You explore a lot of issues and subject matter in this that you can get away with because you can always distract with a laugh. Does this feel like a show where you really can get away with exploring so many different types of issues that people face and struggle with, as long as you also make people laugh about it?
KALING: Yeah, completely! That’s the key. Representation and inclusion is something that everyone is talking about these days, but nobody wants to watch a show just because of its representation. They want to be entertained, after working all day or coming home from school. Life is really hard for people and they want to have fun when they watch TV. Charlie and I are very interested in representation, but we’re not interested in beating people over the head with it. Comedy is a great tool to get people to change their mind about certain things or to consider things in new ways without thinking that they’re doing that.

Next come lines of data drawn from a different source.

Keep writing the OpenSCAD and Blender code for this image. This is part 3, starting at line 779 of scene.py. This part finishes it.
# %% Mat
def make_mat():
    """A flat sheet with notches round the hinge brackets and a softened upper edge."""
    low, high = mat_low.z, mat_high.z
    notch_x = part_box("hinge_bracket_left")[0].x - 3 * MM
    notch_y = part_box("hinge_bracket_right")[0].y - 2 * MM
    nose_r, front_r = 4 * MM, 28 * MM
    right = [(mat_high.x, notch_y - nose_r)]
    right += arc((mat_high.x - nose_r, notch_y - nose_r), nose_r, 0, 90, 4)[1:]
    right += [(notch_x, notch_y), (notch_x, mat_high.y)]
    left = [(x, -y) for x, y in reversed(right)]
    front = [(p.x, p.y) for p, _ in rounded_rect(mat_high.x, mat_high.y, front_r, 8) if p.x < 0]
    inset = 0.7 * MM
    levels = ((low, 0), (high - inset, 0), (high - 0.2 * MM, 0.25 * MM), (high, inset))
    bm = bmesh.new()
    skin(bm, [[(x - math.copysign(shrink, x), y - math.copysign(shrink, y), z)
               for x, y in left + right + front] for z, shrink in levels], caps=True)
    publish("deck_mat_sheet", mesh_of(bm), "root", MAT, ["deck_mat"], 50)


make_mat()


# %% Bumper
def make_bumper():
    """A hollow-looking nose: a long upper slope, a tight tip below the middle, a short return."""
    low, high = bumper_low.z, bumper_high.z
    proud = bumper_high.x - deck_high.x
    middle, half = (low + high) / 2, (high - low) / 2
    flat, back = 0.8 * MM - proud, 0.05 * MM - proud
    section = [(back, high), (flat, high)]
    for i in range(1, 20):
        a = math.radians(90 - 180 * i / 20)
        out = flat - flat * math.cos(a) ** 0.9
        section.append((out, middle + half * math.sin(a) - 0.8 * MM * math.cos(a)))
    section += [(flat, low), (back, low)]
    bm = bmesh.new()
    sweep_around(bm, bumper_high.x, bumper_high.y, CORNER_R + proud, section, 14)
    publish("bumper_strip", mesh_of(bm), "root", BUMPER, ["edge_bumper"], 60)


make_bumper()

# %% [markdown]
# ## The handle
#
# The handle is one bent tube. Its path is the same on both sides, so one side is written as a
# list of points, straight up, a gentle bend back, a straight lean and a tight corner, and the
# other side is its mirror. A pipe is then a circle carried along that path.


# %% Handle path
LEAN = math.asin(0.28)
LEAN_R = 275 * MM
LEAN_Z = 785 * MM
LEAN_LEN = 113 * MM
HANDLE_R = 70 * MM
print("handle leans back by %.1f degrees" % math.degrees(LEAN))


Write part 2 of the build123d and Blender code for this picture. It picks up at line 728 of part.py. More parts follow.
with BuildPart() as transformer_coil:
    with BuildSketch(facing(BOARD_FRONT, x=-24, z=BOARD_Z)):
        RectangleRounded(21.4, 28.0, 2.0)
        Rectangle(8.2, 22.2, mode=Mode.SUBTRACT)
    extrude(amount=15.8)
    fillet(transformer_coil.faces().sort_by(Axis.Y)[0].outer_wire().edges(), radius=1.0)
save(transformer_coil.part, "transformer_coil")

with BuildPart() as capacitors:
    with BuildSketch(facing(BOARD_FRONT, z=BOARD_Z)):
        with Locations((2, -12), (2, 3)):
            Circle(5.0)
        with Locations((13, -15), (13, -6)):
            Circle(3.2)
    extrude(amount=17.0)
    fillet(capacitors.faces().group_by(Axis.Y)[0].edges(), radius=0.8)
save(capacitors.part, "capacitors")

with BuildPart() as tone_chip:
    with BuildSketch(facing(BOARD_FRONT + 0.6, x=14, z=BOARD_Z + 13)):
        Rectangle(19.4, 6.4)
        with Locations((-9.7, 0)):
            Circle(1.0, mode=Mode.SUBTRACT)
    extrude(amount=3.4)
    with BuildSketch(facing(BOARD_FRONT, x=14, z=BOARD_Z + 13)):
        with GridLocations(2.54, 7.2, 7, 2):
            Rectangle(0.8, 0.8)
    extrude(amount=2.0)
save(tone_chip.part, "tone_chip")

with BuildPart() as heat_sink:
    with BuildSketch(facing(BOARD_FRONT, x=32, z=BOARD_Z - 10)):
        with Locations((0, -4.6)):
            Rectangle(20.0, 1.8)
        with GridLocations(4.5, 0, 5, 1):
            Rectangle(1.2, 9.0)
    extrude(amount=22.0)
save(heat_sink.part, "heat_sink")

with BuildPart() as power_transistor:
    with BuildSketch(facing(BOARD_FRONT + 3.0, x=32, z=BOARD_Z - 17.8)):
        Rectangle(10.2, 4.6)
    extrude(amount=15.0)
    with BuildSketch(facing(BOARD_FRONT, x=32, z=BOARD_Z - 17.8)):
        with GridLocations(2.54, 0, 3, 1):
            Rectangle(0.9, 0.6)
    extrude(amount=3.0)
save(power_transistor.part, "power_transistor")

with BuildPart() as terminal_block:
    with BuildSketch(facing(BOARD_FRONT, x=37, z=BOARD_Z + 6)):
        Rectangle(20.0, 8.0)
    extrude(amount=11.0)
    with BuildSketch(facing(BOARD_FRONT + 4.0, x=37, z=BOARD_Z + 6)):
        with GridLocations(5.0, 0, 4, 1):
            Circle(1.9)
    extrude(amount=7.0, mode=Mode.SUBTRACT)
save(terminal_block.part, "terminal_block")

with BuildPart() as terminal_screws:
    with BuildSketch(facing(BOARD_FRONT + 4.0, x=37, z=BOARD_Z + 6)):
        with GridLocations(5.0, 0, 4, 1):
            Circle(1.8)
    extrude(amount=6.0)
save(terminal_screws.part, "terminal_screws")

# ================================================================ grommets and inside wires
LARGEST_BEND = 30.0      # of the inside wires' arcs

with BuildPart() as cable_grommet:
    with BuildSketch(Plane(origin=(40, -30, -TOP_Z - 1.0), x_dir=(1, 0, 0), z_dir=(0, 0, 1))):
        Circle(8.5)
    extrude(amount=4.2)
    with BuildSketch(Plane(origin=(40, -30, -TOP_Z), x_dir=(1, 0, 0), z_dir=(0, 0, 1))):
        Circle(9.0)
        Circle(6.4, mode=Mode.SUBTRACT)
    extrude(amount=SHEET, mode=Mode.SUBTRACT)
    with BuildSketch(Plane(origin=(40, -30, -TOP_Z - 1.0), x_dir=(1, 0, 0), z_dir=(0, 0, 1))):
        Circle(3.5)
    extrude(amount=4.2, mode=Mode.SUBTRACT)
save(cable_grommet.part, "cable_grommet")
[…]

Awhile back, it was announced that Paul Feig might direct a comedy feature you wrote that’s set in the world of late-night comedy, and that you would co-star in it with Emma Thompson. What’s the status of that? Is that something you’re still looking to make happen?
KALING: That movie is starting to shoot in the beginning of next month (April), actually, and the new director is this woman named Nisha Ganatra. Paul is amazing, but the scheduling with him and Emma didn’t work out, and so we got a new director who is also fantastic.
Why is that a story you want to tell? What is it that makes that world interesting to you?
KALING: Emma’s character is a late-night talk show host and my character is a staff writer on her show. Having both played the lead in something and also having been a new young minority writer on something, I’ve worn both hats. It was great to write a movie where I could really relate to both points of view. I’ve never done that before.